■ **PROBLEM DESCRIPTION**: Return exactly the lines that run from the beginning through the line containing "# z = height above the underside.", both included, and no others.
------------------------------------
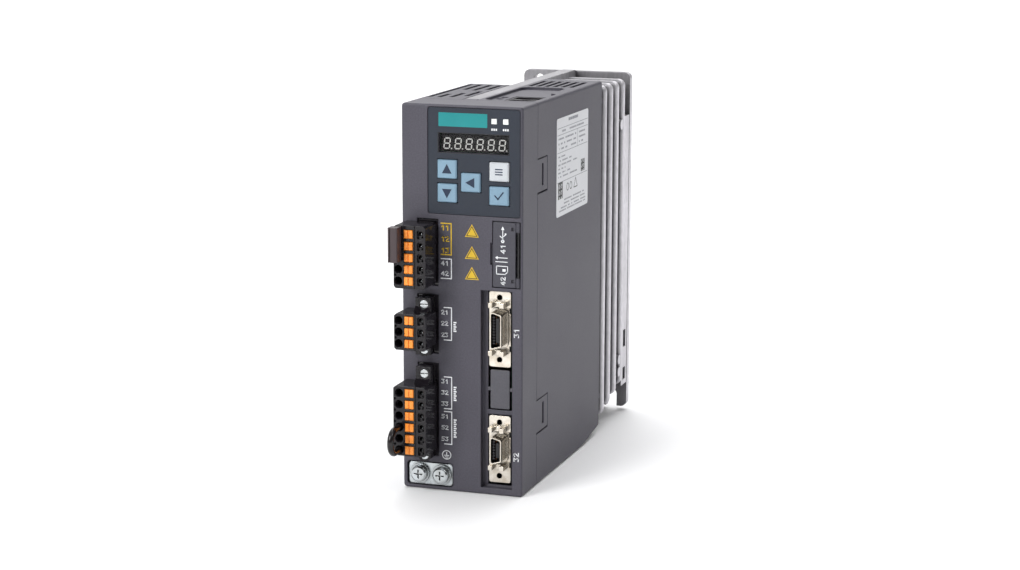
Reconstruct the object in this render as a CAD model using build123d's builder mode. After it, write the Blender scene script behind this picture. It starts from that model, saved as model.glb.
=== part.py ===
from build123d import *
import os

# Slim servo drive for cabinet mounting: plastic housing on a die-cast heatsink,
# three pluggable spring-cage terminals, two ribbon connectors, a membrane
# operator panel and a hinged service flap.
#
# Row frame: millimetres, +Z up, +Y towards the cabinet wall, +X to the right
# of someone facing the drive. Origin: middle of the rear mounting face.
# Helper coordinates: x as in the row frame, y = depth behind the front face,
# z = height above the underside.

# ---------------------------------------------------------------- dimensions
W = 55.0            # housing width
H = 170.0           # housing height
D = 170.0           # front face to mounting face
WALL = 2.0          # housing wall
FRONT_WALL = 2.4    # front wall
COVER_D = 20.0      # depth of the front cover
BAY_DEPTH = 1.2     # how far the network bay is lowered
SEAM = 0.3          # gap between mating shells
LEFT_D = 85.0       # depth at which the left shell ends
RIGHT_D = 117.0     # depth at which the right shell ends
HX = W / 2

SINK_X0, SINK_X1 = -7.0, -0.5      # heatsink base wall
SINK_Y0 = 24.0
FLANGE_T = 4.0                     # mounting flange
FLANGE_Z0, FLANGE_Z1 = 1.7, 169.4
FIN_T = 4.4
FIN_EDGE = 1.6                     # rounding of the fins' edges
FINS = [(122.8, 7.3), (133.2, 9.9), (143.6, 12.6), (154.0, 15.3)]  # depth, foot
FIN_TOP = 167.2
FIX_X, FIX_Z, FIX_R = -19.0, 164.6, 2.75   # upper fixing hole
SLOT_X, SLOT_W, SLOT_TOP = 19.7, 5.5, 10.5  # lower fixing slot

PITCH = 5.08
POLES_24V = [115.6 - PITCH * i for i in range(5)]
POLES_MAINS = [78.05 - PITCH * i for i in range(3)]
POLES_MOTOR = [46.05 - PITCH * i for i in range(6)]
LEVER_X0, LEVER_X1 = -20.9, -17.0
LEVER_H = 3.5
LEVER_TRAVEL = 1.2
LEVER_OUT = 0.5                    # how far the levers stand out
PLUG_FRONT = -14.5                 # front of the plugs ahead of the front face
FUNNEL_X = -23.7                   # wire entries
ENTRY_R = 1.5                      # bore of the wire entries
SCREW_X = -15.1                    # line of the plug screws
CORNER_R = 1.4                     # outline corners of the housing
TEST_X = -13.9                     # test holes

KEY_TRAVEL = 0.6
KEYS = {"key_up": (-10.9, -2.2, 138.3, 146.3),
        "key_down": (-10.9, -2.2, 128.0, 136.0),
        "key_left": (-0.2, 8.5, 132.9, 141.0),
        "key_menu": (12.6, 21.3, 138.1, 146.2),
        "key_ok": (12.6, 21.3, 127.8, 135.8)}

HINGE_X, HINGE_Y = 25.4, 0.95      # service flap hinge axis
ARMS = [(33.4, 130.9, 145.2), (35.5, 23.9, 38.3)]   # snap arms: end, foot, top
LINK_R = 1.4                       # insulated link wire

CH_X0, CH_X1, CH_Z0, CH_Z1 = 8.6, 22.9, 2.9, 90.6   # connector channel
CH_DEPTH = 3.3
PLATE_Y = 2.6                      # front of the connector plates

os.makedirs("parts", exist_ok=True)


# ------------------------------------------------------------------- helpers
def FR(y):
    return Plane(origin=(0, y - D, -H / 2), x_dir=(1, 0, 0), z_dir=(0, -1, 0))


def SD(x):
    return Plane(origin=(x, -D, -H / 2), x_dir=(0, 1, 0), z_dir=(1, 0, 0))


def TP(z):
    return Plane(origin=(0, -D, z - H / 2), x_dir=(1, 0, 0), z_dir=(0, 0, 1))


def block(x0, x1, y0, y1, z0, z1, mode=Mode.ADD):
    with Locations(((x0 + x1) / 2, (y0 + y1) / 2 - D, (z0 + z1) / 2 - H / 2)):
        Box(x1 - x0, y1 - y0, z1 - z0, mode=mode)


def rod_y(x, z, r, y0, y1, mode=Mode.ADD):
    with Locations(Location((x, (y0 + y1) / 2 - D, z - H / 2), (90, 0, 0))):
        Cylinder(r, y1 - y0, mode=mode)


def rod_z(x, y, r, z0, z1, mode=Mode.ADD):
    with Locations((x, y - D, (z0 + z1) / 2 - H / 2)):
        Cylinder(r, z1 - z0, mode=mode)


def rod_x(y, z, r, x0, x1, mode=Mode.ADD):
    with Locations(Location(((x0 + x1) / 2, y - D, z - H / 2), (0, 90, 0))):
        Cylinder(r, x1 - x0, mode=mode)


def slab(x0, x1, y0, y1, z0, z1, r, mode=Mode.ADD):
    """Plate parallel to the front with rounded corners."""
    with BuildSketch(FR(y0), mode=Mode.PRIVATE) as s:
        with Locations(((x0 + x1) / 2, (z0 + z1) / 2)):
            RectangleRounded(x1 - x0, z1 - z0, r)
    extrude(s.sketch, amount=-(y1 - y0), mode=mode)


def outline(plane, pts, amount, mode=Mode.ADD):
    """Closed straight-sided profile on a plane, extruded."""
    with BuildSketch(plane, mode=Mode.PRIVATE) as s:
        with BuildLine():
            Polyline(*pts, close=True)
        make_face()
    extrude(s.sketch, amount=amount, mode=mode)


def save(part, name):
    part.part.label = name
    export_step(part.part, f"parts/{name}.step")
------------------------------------
■ **ANSWER**:
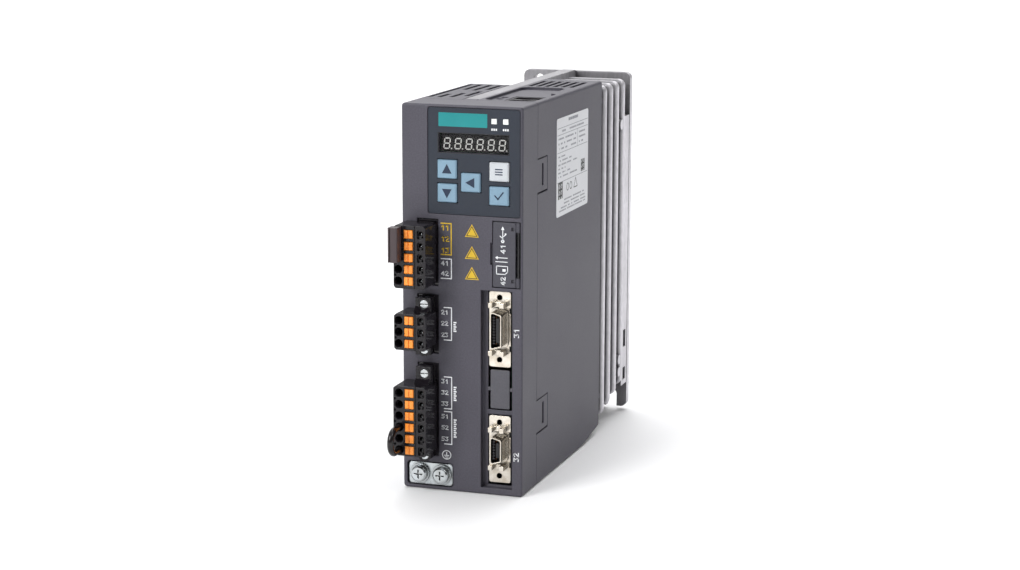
Reconstruct the object in this render as a CAD model using build123d's builder mode. After it, write the Blender scene script behind this picture. It starts from that model, saved as model.glb.
=== part.py ===
from build123d import *
import os

# Slim servo drive for cabinet mounting: plastic housing on a die-cast heatsink,
# three pluggable spring-cage terminals, two ribbon connectors, a membrane
# operator panel and a hinged service flap.
#
# Row frame: millimetres, +Z up, +Y towards the cabinet wall, +X to the right
# of someone facing the drive. Origin: middle of the rear mounting face.
# Helper coordinates: x as in the row frame, y = depth behind the front face,
# z = height above the underside.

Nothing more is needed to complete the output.